- **WHAT NEEDS TO BE DONE**: Return every entry exactly as written.

- **DATASET CONTENT**:
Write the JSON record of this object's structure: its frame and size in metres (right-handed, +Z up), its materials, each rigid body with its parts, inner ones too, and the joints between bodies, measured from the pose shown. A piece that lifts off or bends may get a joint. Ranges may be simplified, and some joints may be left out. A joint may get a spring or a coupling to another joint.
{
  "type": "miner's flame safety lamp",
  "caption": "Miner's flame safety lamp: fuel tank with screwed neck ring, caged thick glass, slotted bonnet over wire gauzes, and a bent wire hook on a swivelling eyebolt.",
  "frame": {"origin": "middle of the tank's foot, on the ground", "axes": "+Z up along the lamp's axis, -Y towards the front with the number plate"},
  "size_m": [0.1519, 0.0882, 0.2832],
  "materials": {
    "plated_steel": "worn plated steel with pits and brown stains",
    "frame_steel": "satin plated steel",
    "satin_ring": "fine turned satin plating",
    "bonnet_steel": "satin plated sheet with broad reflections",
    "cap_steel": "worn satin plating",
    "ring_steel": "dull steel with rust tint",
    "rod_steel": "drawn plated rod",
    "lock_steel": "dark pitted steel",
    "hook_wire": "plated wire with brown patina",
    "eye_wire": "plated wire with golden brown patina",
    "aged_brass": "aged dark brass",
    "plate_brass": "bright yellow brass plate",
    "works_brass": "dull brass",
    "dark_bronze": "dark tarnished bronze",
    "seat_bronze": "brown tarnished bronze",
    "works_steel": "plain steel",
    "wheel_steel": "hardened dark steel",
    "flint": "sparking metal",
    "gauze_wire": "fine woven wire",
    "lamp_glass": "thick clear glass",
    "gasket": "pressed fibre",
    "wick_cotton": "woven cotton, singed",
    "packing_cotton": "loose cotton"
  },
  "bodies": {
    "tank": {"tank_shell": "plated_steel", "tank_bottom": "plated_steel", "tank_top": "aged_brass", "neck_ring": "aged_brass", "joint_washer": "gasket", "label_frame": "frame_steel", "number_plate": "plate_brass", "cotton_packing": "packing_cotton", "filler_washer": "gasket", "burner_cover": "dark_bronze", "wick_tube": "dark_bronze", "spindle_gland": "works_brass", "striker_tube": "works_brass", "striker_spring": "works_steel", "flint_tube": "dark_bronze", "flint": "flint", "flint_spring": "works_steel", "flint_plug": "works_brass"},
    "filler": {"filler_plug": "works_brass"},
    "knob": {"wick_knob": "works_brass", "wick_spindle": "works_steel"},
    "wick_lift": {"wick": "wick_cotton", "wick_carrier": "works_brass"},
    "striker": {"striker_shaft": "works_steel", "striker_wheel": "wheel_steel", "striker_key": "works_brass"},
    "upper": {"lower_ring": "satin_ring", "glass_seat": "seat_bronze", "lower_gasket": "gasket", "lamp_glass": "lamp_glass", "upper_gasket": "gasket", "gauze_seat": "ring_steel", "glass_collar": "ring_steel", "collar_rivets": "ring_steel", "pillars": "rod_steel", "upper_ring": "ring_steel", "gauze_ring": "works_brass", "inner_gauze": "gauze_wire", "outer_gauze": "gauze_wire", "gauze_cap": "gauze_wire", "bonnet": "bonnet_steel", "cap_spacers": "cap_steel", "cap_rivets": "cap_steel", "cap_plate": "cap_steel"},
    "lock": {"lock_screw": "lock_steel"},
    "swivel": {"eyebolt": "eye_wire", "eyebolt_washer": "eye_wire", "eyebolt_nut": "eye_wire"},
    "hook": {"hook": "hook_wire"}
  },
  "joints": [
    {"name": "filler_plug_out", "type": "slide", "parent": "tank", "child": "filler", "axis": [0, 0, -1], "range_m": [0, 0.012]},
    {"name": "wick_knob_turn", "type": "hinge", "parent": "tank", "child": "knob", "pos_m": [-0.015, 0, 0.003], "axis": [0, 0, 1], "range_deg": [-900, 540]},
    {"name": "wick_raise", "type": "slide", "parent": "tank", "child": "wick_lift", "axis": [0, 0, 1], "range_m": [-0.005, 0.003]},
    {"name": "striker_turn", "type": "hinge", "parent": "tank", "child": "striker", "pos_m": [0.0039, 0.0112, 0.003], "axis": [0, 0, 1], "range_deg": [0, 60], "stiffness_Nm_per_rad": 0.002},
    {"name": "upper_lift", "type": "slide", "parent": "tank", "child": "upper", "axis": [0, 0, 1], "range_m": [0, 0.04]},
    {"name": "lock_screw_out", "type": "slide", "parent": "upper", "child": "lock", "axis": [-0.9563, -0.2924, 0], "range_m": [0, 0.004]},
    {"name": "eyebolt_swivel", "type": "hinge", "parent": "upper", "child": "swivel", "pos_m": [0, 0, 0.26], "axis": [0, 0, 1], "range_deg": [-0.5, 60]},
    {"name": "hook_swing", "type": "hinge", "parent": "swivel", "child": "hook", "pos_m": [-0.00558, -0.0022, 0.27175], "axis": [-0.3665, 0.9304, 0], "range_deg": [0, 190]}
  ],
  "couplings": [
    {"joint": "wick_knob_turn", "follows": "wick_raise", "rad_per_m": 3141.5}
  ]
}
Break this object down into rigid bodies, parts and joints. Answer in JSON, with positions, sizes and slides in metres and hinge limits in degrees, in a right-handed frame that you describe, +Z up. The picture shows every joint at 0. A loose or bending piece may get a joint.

- **CORRECT ANSWER**:
Write the JSON record of this object's structure: its frame and size in metres (right-handed, +Z up), its materials, each rigid body with its parts, inner ones too, and the joints between bodies, measured from the pose shown. A piece that lifts off or bends may get a joint. Ranges may be simplified, and some joints may be left out. A joint may get a spring or a coupling to another joint.
{
  "type": "miner's flame safety lamp",
  "caption": "Miner's flame safety lamp: fuel tank with screwed neck ring, caged thick glass, slotted bonnet over wire gauzes, and a bent wire hook on a swivelling eyebolt.",
  "frame": {"origin": "middle of the tank's foot, on the ground", "axes": "+Z up along the lamp's axis, -Y towards the front with the number plate"},
  "size_m": [0.1519, 0.0882, 0.2832],
  "materials": {
    "plated_steel": "worn plated steel with pits and brown stains",
    "frame_steel": "satin plated steel",
    "satin_ring": "fine turned satin plating",
    "bonnet_steel": "satin plated sheet with broad reflections",
    "cap_steel": "worn satin plating",
    "ring_steel": "dull steel with rust tint",
    "rod_steel": "drawn plated rod",
    "lock_steel": "dark pitted steel",
    "hook_wire": "plated wire with brown patina",
    "eye_wire": "plated wire with golden brown patina",
    "aged_brass": "aged dark brass",
    "plate_brass": "bright yellow brass plate",
    "works_brass": "dull brass",
    "dark_bronze": "dark tarnished bronze",
    "seat_bronze": "brown tarnished bronze",
    "works_steel": "plain steel",
    "wheel_steel": "hardened dark steel",
    "flint": "sparking metal",
    "gauze_wire": "fine woven wire",
    "lamp_glass": "thick clear glass",
    "gasket": "pressed fibre",
    "wick_cotton": "woven cotton, singed",
    "packing_cotton": "loose cotton"
  },
  "bodies": {
    "tank": {"tank_shell": "plated_steel", "tank_bottom": "plated_steel", "tank_top": "aged_brass", "neck_ring": "aged_brass", "joint_washer": "gasket", "label_frame": "frame_steel", "number_plate": "plate_brass", "cotton_packing": "packing_cotton", "filler_washer": "gasket", "burner_cover": "dark_bronze", "wick_tube": "dark_bronze", "spindle_gland": "works_brass", "striker_tube": "works_brass", "striker_spring": "works_steel", "flint_tube": "dark_bronze", "flint": "flint", "flint_spring": "works_steel", "flint_plug": "works_brass"},
    "filler": {"filler_plug": "works_brass"},
    "knob": {"wick_knob": "works_brass", "wick_spindle": "works_steel"},
    "wick_lift": {"wick": "wick_cotton", "wick_carrier": "works_brass"},
    "striker": {"striker_shaft": "works_steel", "striker_wheel": "wheel_steel", "striker_key": "works_brass"},
    "upper": {"lower_ring": "satin_ring", "glass_seat": "seat_bronze", "lower_gasket": "gasket", "lamp_glass": "lamp_glass", "upper_gasket": "gasket", "gauze_seat": "ring_steel", "glass_collar": "ring_steel", "collar_rivets": "ring_steel", "pillars": "rod_steel", "upper_ring": "ring_steel", "gauze_ring": "works_brass", "inner_gauze": "gauze_wire", "outer_gauze": "gauze_wire", "gauze_cap": "gauze_wire", "bonnet": "bonnet_steel", "cap_spacers": "cap_steel", "cap_rivets": "cap_steel", "cap_plate": "cap_steel"},
    "lock": {"lock_screw": "lock_steel"},
    "swivel": {"eyebolt": "eye_wire", "eyebolt_washer": "eye_wire", "eyebolt_nut": "eye_wire"},
    "hook": {"hook": "hook_wire"}
  },
  "joints": [
    {"name": "filler_plug_out", "type": "slide", "parent": "tank", "child": "filler", "axis": [0, 0, -1], "range_m": [0, 0.012]},
    {"name": "wick_knob_turn", "type": "hinge", "parent": "tank", "child": "knob", "pos_m": [-0.015, 0, 0.003], "axis": [0, 0, 1], "range_deg": [-900, 540]},
    {"name": "wick_raise", "type": "slide", "parent": "tank", "child": "wick_lift", "axis": [0, 0, 1], "range_m": [-0.005, 0.003]},
    {"name": "striker_turn", "type": "hinge", "parent": "tank", "child": "striker", "pos_m": [0.0039, 0.0112, 0.003], "axis": [0, 0, 1], "range_deg": [0, 60], "stiffness_Nm_per_rad": 0.002},
    {"name": "upper_lift", "type": "slide", "parent": "tank", "child": "upper", "axis": [0, 0, 1], "range_m": [0, 0.04]},
    {"name": "lock_screw_out", "type": "slide", "parent": "upper", "child": "lock", "axis": [-0.9563, -0.2924, 0], "range_m": [0, 0.004]},
    {"name": "eyebolt_swivel", "type": "hinge", "parent": "upper", "child": "swivel", "pos_m": [0, 0, 0.26], "axis": [0, 0, 1], "range_deg": [-0.5, 60]},
    {"name": "hook_swing", "type": "hinge", "parent": "swivel", "child": "hook", "pos_m": [-0.00558, -0.0022, 0.27175], "axis": [-0.3665, 0.9304, 0], "range_deg": [0, 190]}
  ],
  "couplings": [
    {"joint": "wick_knob_turn", "follows": "wick_raise", "rad_per_m": 3141.5}
  ]
}
Break this object down into rigid bodies, parts and joints. Answer in JSON, with positions, sizes and slides in metres and hinge limits in degrees, in a right-handed frame that you describe, +Z up. The picture shows every joint at 0. A loose or bending piece may get a joint.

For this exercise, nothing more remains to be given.